Availability of quality space remained a concern in mature main street locations like C.G. Road, Law Garden and Satellite Road. Limited churn resulting in low transaction activity kept rentals stable across all main street locations during the quarter. Going ahead, mall rentals at S.G. Highway are expected to remain under pressure due to high vacancy levels. Rentals at main streets locations like Prahladnagar and S.G. Highway could appreciate due to healthy demand expected from the BFSI and F&B retailers. The retail sector is sure to see a new growth trajectory.


There has been a state of marginal slowdown in development activities across the main cities. Developers are cautious in entering into new locations thus no new project is created or even announced before a thorough study of the potential of the location. With the Retail FDI in place, developers are expecting demand from foreign brands to start pointing northwards, which puts added pressure for them to create conducive shopping environment.

Even while demand for retail space has been good, there is an obvious concern of creating the right product and having the right tenant mix.

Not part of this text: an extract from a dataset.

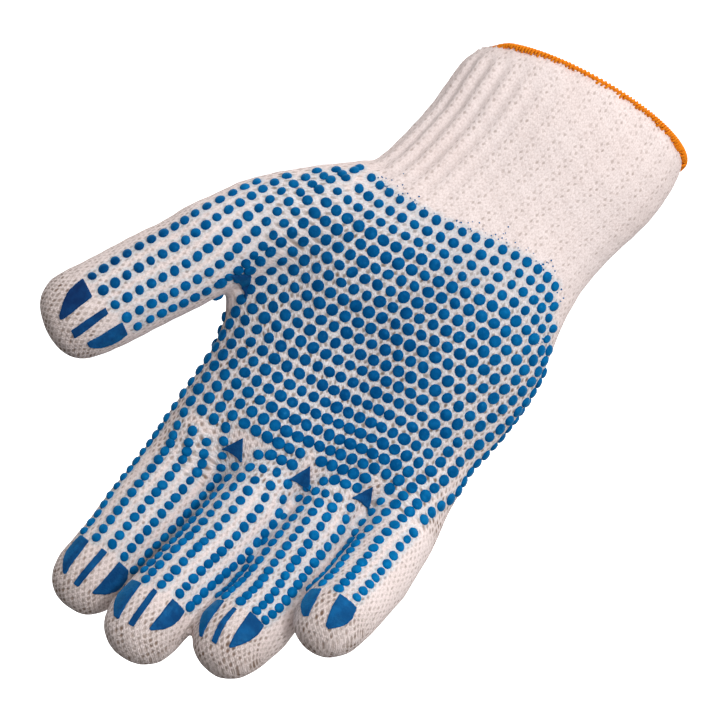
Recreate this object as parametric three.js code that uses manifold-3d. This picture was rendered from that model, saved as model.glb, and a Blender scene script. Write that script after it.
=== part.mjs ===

The developers are keen to explore mixed use developments where shopping centre or limited organised retail and or hotel could be one of the other components in addition to residential development, which ensures cash flow, addresses long term value enhancement and better returns.  Retailers are also facing challenges overall in terms of sales and require a lot of attention to detail to achieve sales. Right merchandise at right locations, centres with right promotions and rapidly changing market conditions is key to the success.  Lot of attention is also being given to e-retailing. Once the stability of a new government is in place, activities are expected to pick up pace  With multi brand retailers like UK based Tesco getting approvals from Foreign Investment Promotion Board and RBI allowing foreign retail investment in tax free Rupee bonds, the retail sector is sure to see a new growth trajectory. Developers now need to develop deep understanding of retail space requirements of international brands and serve them accordingly in times to come.